Dolayısıyla Kürt halkının kapısını çalan bu bahis konusu özgürleşme talihine sırtlarını mı çevirecekler yoksa yüzlerini mi dönecekler hep birlikte göreceğiz. Güney Kürt halkının özgürleşmesiyle ele geçirilen ve Suriye’deki gelişmelerle ikinci bir şansın ele geçirileceği ufuklarda görülürken, bir daha ne zaman ve hangi koşullarda tarihin böylesi güzel sürprizleriyle karşılanacağı kesinlikle belli olmayan bu tarihi fırsatın buharlaşmasına izin verilmemelidir. Öncelikle Suriye Kürtleri üzerinden iktidar kurma savaşından uzak durulmalıdır.
Emperyalizme kafa tutmak, Türk devletine kafa tutmak, Arap dünyası ve devletlerine kafa tutmak, Acemlere kafa tutmanın her ne kadar romantik bir görüntü sergiliyorsa da, genellikle dünyadaki egemen güçlerle ve özelikle de bölgesel tüm aktörlerle didişmenin mevcut Kürtlerin gücünü aştığını bilmeyen mi var? Yani sözün kısası, gerek dünyayı, gerekse bölgesel güçleri kendi amaçları ve siyasi hedefleri ile ilgili düşman yapacak davranışlardan kaçınılması Kürtlerin lehinedir. Eğer amaç Kürt halkının özgürleşmesini işaret eden bir sembolü dalgalandırmaksa, o dalgalanan sembolün değil şunun ya da bunun, Kürt halkının ortak duygularını sembolize eden sembol olmasından daha akıllı ne olabilir ki?
Kürt halkının doğal varlığı üzerinden, tarihin akışıyla görüntülenen yüz yılların inkârcılığı bir yana, varoluşlarına yönelen yoldaki yürüyüşlerinde ödenen yüz binlerce cana rağmen, hala da ulusal değerlerin sembolizesiyle ilgili bir anlaşmazlık yaşanıyorsa vay Kürtlerin haline! Kürtler açısından, Suriye’deki gelişmelerle ortaya çıkan İŞID’le devam eden bu yeni fırsatın çok büyük bir fırsat olduğu gerçeğinin acilen kavranması lazım.

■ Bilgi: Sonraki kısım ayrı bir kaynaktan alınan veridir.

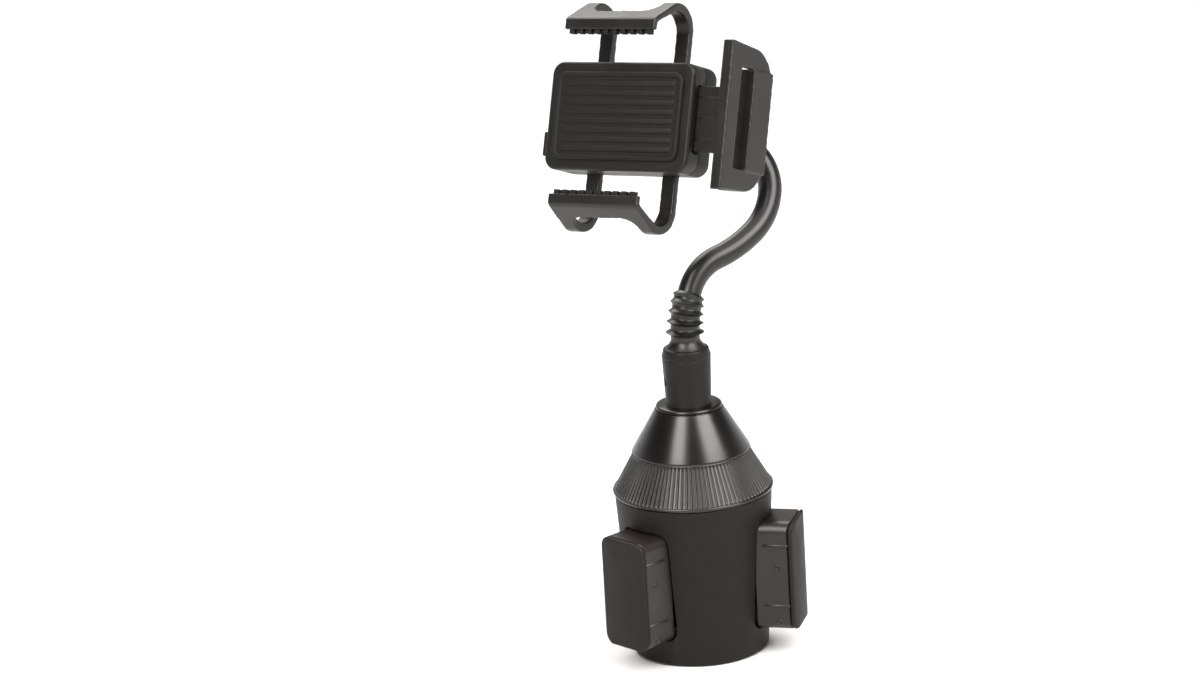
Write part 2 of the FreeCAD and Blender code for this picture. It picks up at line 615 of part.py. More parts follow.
def pinion():
    """Pinion between the two racks, with a ratchet wheel in front of it."""
    teeth = []
    for tooth in range(PINION_TEETH):
        shape = polygon_face([V(4.2, RACK_FRONT_Y, -1.0), V(4.8, RACK_FRONT_Y, -0.85),
                              V(6.7, RACK_FRONT_Y, -0.34), V(6.7, RACK_FRONT_Y, 0.34),
                              V(4.8, RACK_FRONT_Y, 0.85), V(4.2, RACK_FRONT_Y, 1.0)])
        shape = shape.extrude(V(0, RACK_BACK_Y - RACK_FRONT_Y, 0))
        shape.rotate(V(0, 0, 0), V(0, 1, 0), 360.0 * tooth / PINION_TEETH)
        teeth.append(shape)
    gear = post_at(0, 0, 4.8, RACK_FRONT_Y, RACK_BACK_Y)
    for tooth in teeth:
        gear = gear.fuse(tooth)
    gear = gear.fuse(post_at(0, 0, 3.6, -16.2, RACK_FRONT_Y + 0.2))
    points = []
    for tooth in range(RATCHET_TEETH):
        angle = 2 * math.pi * tooth / RATCHET_TEETH
        slope_end = angle + 2 * math.pi / RATCHET_TEETH * 0.96
        points.append(V(RATCHET_ROOT_R * math.cos(angle), -18.2, RATCHET_ROOT_R * math.sin(angle)))
        points.append(V(RATCHET_R * math.cos(slope_end), -18.2, RATCHET_R * math.sin(slope_end)))
    wheel = polygon_face(points).extrude(V(0, 2.2, 0))
    return gear.fuse(wheel).cut(post_at(0, 0, 1.98, -20, -10))


def ratchet_pawl():
    """Lever that locks the ratchet wheel; its tail is pushed by the release button."""
    px, pz = PAWL_PIVOT
    lever = polygon_face([V(px - 3.2, -18.2, pz - 7.6), V(px - 1.2, -18.2, pz - 7.6),
                          V(px + 2.4, -18.2, pz - 0.6), V(-7.62, -18.2, 0.6), V(-7.9, -18.2, 1.6),
                          V(px - 0.8, -18.2, pz + 2.4), V(px - 2.4, -18.2, pz + 0.4)])
    lever = lever.extrude(V(0, 2.2, 0))
    return lever.cut(post_at(px, pz, 1.25, -20, -14))


def release_button():
    """Push button on the housing's end, with a stem that reaches the pawl's tail."""
    cap = box(-38.2, -35.4, -21.0, -13.2, -15.2, -5.8)
    cap = fillet_where(cap, 1.0, lambda e: e.BoundBox.XMax < -38.1)
    stem = box(-35.6, PAWL_PIVOT[0] - 3.5, -18.0, -15.9, -12.5, -10.0)
    return cap.fuse(stem)


# ---------------------------------------------------------------- jaws
def jaw_profile():
    """Section of a jaw: lip, slanted wall, rounded corner and rear leg."""
    y0 = REST_Y
    outer = [Part.makeLine(V(0, y0 - 10.2, 31.65), V(0, y0 - 10.2, 35.4)),
             Part.makeLine(V(0, y0 - 10.2, 35.4), V(0, y0 - 9.2, 36.6)),
             Part.makeLine(V(0, y0 - 9.2, 36.6), V(0, y0 + 3.0, 43.8)),
             Part.Arc(V(0, y0 + 3.0, 43.8), V(0, y0 + 12.3, 42.4), V(0, y0 + 16.5, 35.0)).toShape(),
             Part.makeLine(V(0, y0 + 16.5, 35.0), V(0, y0 + 16.5, 12.6)),
             Part.makeLine(V(0, y0 + 16.5, 12.6), V(0, y0 + 13.7, 12.6))]
    inner = [Part.makeLine(V(0, y0 + 13.7, 12.6), V(0, y0 + 13.7, 34.0)),
             Part.Arc(V(0, y0 + 13.7, 34.0), V(0, y0 + 10.4, 39.4), V(0, y0 + 4.0, 40.9)).toShape(),
             Part.makeLine(V(0, y0 + 4.0, 40.9), V(0, y0 - 6.8, 35.6)),
             Part.makeLine(V(0, y0 - 6.8, 35.6), V(0, y0 - 8.2, 34.6)),
             Part.makeLine(V(0, y0 - 8.2, 34.6), V(0, y0 - 8.2, 31.65)),
             Part.makeLine(V(0, y0 - 8.2, 31.65), V(0, y0 - 10.2, 31.65))]
    return Part.Face(Part.Wire(outer + inner))


def rack_teeth(x_tip, x_root, z_low, z_high):
    """Straight rack teeth with a gap centred on the pinion's own axis."""
    teeth = []
    count = int((z_high - z_low) / RACK_PITCH) + 2
    for index in range(-count, count + 1):
        z = (index + 0.5) * RACK_PITCH
        if z - 1 < z_low or z + 1 > z_high:
            continue
        face = polygon_face([V(x_root, RACK_FRONT_Y, z - 0.9), V(x_tip, RACK_FRONT_Y, z - 0.3),
                             V(x_tip, RACK_FRONT_Y, z + 0.3), V(x_root, RACK_FRONT_Y, z + 0.9)])
        teeth.append(face.extrude(V(0, RACK_BACK_Y - RACK_FRONT_Y, 0)))
    return teeth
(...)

Çünkü zaruretin çok çok ötesinde, tarihsel özgünlükleriyle ciddi bir vaka olarak Kürtlerin beyinsel var oluşuna “ben buradayım!” diye çağrı yapmaktadır. Dolayısıyla, bahsi geçen bu tarihsel fırsatı ne Miho’nun güç ve kudretine, ne de Memo’nun güç ve kudretin pekişmesinin uğruna harcanmamalıdır. Kaldı ki bu kadar yaşanmışlıklardan sonra eğer hala da grupsal çıkarları Kürt halkının temel çıkarlarının önüne konuyorsa ya da konulacaksa, bilinmelidir ki, bu sadece Ahmet ya da Mehmet’in taşeronluğunun ötesinde bir anlamı olmayacaktır. Umarız tüm hesaplar, antiemperyalizm ekseniyle Beşar rejiminin ömür uzatmasına yönelik taktiksel hesaplar üzerinden yapılmamıştır. Zira böylesi bir hesaplama topyekûn Kürt halkını, Memo’nun ya da Miho’nun binek atını yapmanın ötesine taşımayacaktır.
Hüseyin Akıncı
Bu makalede yer alan fikirler yazara aittir ve Nerina Azad'ın editöryal politikasını yansıtmayabilir.